Alan Punter, a visiting Professor of Risk Finance at Cass Business School, said the result of a detailed analysis of 18 business crises during which enterprises failed revealed that directors were often unaware of the risks they faced.[1]

“Seven of the firms collapsed and three had to be rescued by the state while most of the rest suffered large losses and significant damage to their reputations,” he said.

“About 20 Chief Executives and Chairmen subsequently lost their jobs, and many Non-Executive Directors (NEDs) were removed or resigned in the aftermath of the crises. In almost all cases, the companies and/or board members personally were fined, and executives were given prison sentences in four cases.”
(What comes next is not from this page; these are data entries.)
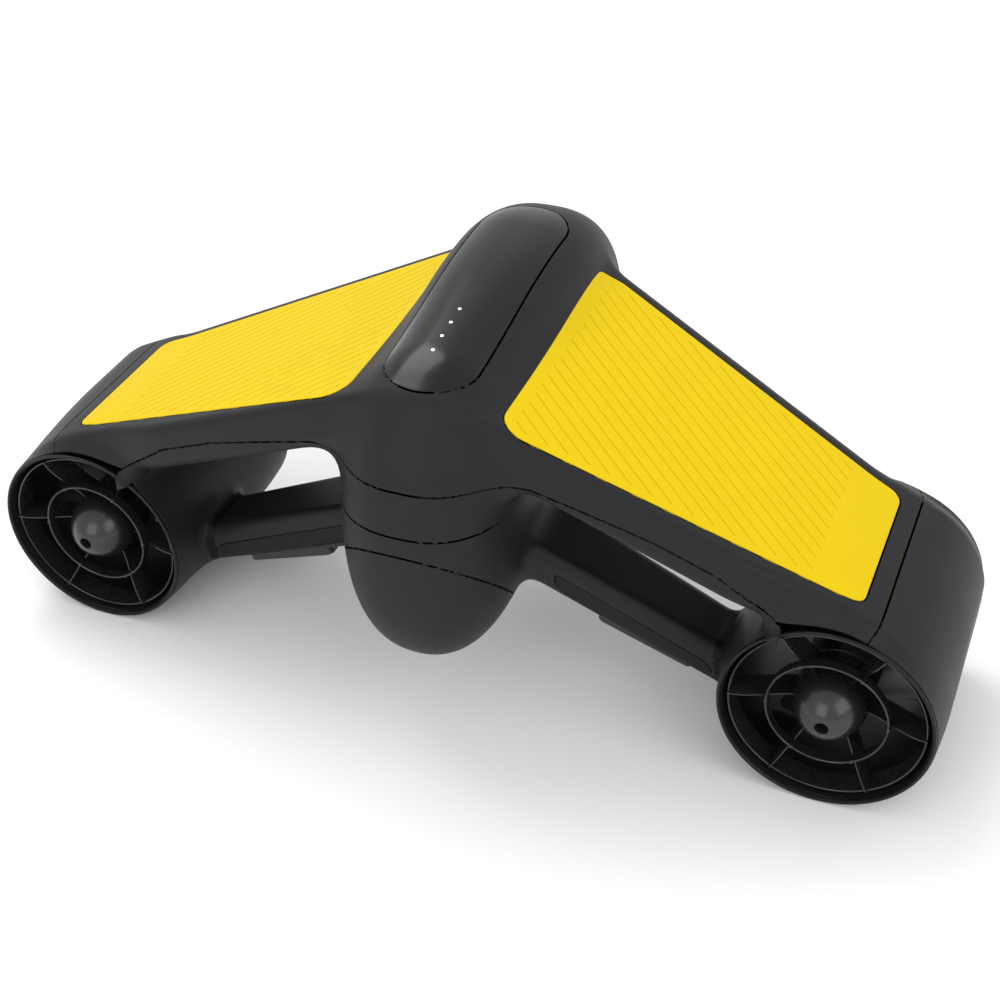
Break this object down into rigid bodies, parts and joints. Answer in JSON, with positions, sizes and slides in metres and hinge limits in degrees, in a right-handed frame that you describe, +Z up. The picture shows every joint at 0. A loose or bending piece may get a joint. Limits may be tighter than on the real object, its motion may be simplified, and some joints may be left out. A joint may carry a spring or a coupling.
{
  "type": "underwater scooter",
  "caption": "Twin-thruster underwater scooter with a ridged wing, ducted propellers at its tips and a trigger grip under each side.",
  "frame": {"origin": "on the floor under the middle of the whole object's box", "axes": "+Z up, +Y the way it swims (nose), +X to its right seen from behind; x = 0 is its plane of symmetry"},
  "size_m": [0.529, 0.2752, 0.2243],
  "materials": {
    "shell_plastic": "fine spark-eroded grain",
    "grip_rubber": "matt soft-touch",
    "seal_rubber": "matt",
    "pad_yellow": "soft rubbery sheet with engraved diagonal grooves",
    "panel_gloss": "polished",
    "duct_plastic": "fine satin",
    "propeller_plastic": "satin gloss",
    "motor_steel": "bare steel",
    "coil_copper": "varnished copper",
    "magnet_steel": "nickel plated",
    "shaft_steel": "ground",
    "bearing_plastic": "plain bearing polymer",
    "trigger_plastic": "satin",
    "circuit_board": "solder mask",
    "cell_wrap": "shrink sleeve",
    "holder_plastic": "moulded",
    "lamp_white": "clear, lit from below",
    "screw_steel": "stainless",
    "brass_thread": "machined"
  },
  "bodies": {
    "hull": {"battery_board": "circuit_board", "battery_cells": "cell_wrap", "battery_holders": "holder_plastic", "camera_thread_insert": "brass_thread", "charge_contacts": "brass_thread", "charge_socket": "seal_rubber", "chin_cap": "shell_plastic", "chin_cap_screws": "screw_steel", "chin_cap_seal": "seal_rubber", "chin_shell": "shell_plastic", "control_board": "circuit_board", "cover_screws": "screw_steel", "deck_pad_left": "pad_yellow", "deck_pad_right": "pad_yellow", "display_board": "circuit_board", "display_window": "panel_gloss", "duct_liner_left": "duct_plastic", "duct_liner_right": "duct_plastic", "grip_strip_left": "grip_rubber", "grip_strip_right": "grip_rubber", "handle_left": "shell_plastic", "handle_right": "shell_plastic", "intake_grille_left": "duct_plastic", "intake_grille_right": "duct_plastic", "light_pipes": "lamp_white", "main_hull": "shell_plastic", "motor_coils_left": "coil_copper", "motor_coils_right": "coil_copper", "motor_controllers": "circuit_board", "motor_core_left": "motor_steel", "motor_core_right": "motor_steel", "nacelle_left": "shell_plastic", "nacelle_right": "shell_plastic", "nacelle_screws": "screw_steel", "shaft_bearings_left": "bearing_plastic", "shaft_bearings_right": "bearing_plastic", "stator_guard_left": "duct_plastic", "stator_guard_right": "duct_plastic", "top_cover": "shell_plastic", "trigger_board_left": "circuit_board", "trigger_board_right": "circuit_board", "trigger_pin_left": "shaft_steel", "trigger_pin_right": "shaft_steel", "trigger_spring_left": "shaft_steel", "trigger_spring_right": "shaft_steel"},
    "propeller_left": {"propeller_left": "propeller_plastic", "rotor_can_left": "motor_steel", "rotor_magnets_left": "magnet_steel", "prop_shaft_left": "shaft_steel"},
    "trigger_left": {"trigger_left": "trigger_plastic", "trigger_magnet_left": "magnet_steel"},
    "propeller_right": {"propeller_right": "propeller_plastic", "rotor_can_right": "motor_steel", "rotor_magnets_right": "magnet_steel", "prop_shaft_right": "shaft_steel"},
    "trigger_right": {"trigger_right": "trigger_plastic", "trigger_magnet_right": "magnet_steel"}
  },
  "joints": [
    {"name": "propeller_spin_left", "type": "hinge", "parent": "hull", "child": "propeller_left", "pos_m": [-0.208, -0.0515, 0.055], "axis": [0, 1, 0], "continuous": true},
    {"name": "trigger_pull_left", "type": "hinge", "parent": "hull", "child": "trigger_left", "pos_m": [-0.08563, -0.053, 0.05835], "axis": [0, 1, 0], "range_deg": [0, 7], "stiffness_Nm_per_rad": 0.6, "springref_deg": -6.88},
    {"name": "propeller_spin_right", "type": "hinge", "parent": "hull", "child": "propeller_right", "pos_m": [0.208, -0.0515, 0.055], "axis": [0, 1, 0], "continuous": true},
    {"name": "trigger_pull_right", "type": "hinge", "parent": "hull", "child": "trigger_right", "pos_m": [0.08563, -0.053, 0.05835], "axis": [0, -1, 0], "range_deg": [0, 7], "stiffness_Nm_per_rad": 0.6, "springref_deg": -6.88}
  ]
}
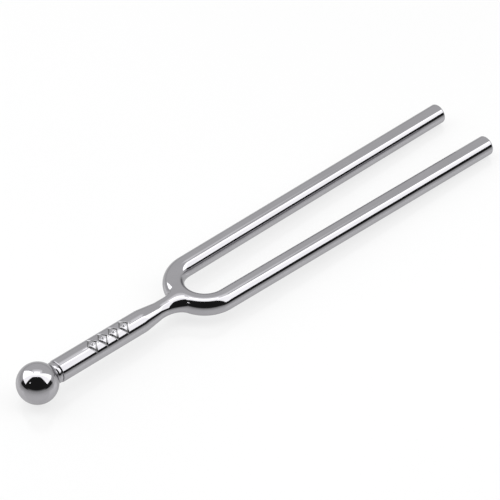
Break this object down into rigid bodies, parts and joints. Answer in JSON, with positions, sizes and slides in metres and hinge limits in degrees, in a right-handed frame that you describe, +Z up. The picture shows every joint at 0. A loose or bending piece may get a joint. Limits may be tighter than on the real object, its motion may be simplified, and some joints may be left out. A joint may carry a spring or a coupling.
{
  "type": "tuning fork",
  "caption": "U-shaped tuning fork of bright-plated round bar, on a necked stem with engraved lozenges and a ball foot.",
  "frame": {"origin": "on the surface that the fork lies on, below the middle of its bounding box", "axes": "+X along the fork, towards the prong ends; +Y towards the left prong; +Z up, across the fork's flat side. The fork rests on its ball and on both prong ends, so its own axis falls by 1 degree towards the prong ends."},
  "size_m": [0.1359, 0.0214, 0.0095],
  "materials": {
    "bright_plate": "mirror-bright plating over steel"
  },
  "bodies": {
    "handle": {"yoke": "bright_plate", "stem": "bright_plate", "ball_foot": "bright_plate"},
    "left_prong": {"left_prong": "bright_plate"},
    "right_prong": {"right_prong": "bright_plate"}
  },
  "joints": [
    {"name": "left_prong_flex", "type": "hinge", "parent": "handle", "child": "left_prong", "pos_m": [-0.0103, 0.00726, 0.00384], "axis": [0.0172, 0, 0.9999], "range_deg": [-0.4, 0.4], "stiffness_Nm_per_rad": 188},
    {"name": "right_prong_flex", "type": "hinge", "parent": "handle", "child": "right_prong", "pos_m": [-0.0103, -0.00726, 0.00384], "axis": [0.0172, 0, 0.9999], "range_deg": [-0.4, 0.4], "stiffness_Nm_per_rad": 188}
  ],
  "couplings": [
    {"joint": "right_prong_flex", "follows": "left_prong_flex", "ratio": -1}
  ]
}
“One of our main goals was to identify whether these failures were random or had elements in common.”

“And our conclusion? To quote Paul Hopkin of Airmic, the Risk Management Association that commissioned the research: ‘This report makes clear that there is a pattern to the apparently disconnected circumstances that cause companies in completely different areas to fail. In simple terms, directors are too often blind to the risks they face.’”

A lot of business owners spend an unhealthy amount of their time worrying about what might go wrong but don’t have a formal risk management framework in place. It is dangerous not knowing what might go wrong.

What are the risks facing your business?

Business risks can be broken up into the following:

  • Strategic risks – risks that are associated with operating in a particular industry
  • Compliance risks – risks that are associated with the need to comply with laws and regulations.
  • Financial risks – risks that are associated with the financial structure of your business, the transactions your business makes, and the financial systems you have in place
  • Operational risks – risks that are associated with your business’ operational and administrative procedures.
  • Market/Environmental risks – external risks that a company has little control over such as major storms or natural disasters, the global financial crisis, changes in government legislation or policies.[2]

The ‘shoot, fire, aim’ approach favored by many entrepreneurs is great for making things happen quickly but often jeopardizes the long-term stability of the business.

What is needed is balance.

Once the business understands the risks, it means that it can move forward decisively and confidently. It’s hard to do this when there is a cloud of confusion hanging over the business.

Where to start?

You need to assess your business and identify potential risks. Once you understand the extent of possible risks, you will be able to develop cost-effective and realistic strategies for dealing with them. Consider your critical business activities, including your staff, key services and resources, and the things that could affect them (for example, illness, natural disaster, power failures, etc.). Doing this assessment will help you to work out which aspects of your business could not operate without.

Identify the risks

Look at your business plan and determine what you cannot do without and what type of incidents could have an adverse impact on those areas. Ask yourself whether the risks are internal or external. When, how, why and where are risks likely to occur in your business? Who might be affected or involved if an accident occurs?

Assess your processes

Evaluate your work processes (use inspections, checklists, and flow charts). Identify each step in your processes and think about the associated risks. What would stop each step from happening? How would that affect the rest of the process?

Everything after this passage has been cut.